Logic
# Operator Search

$\large 1 \, \square \, 2 \, \square \, 3 \, \square \, 4 \, \square \, 5 \, \square \, 6 \, \square \, 7 \, \square \, 8 = 9$

There are $2^7 =128$ ways in which we can fill the squares with $+, -$.

How many ways would make the equation true?

**Note**: You are not allowed to use parenthesis.

$\large 3 \; \square \; 3 \; \square \; 3 \; \square \; 3$

Fill in the boxes above with any of the four mathematical operators ( $+, -, \times , \div$ ). Which of the following **cannot** be a resultant number?

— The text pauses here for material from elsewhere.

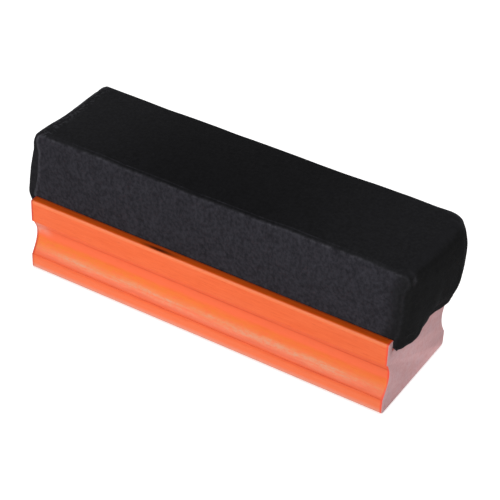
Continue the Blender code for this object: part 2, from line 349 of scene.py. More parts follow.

**Note**: Order of operations (BODMAS) applied.

$\large 1 \; \square \; 2 \; \square \; 3\; \square \; 4\; \square \; 5 \; \square \; 6 \; \square \; 7 \; \square \; 8 \; \square \; 9 = 33$

Seven of the eight "$\square$"s above are filled with "$+$", and the other one with "$-$".

Before which integer should the "$-$" sign be placed to make the equation true?

$\large 18 \ \square \ 12 \ \square \ 4 \ \square \ 5 = 59$

Replace each $\square$ with one of $+,-,\times,\div$ to make the equation true.

Submit your answer as a 3 digit number, where:

- $1$ represents $+$
- $2$ represents $-$
- $3$ represents $\times$
- $4$ represents $\div$

**Example** : If your answer is $+, -, \times$ then enter the answer as $123$.

$\Huge 1\ \ \ \ 4 \ \ \ \ 9 \ \ = \ \ 16$

Is it possible to make this equation true by inserting the appropriate operations? Any operations and functions can be used.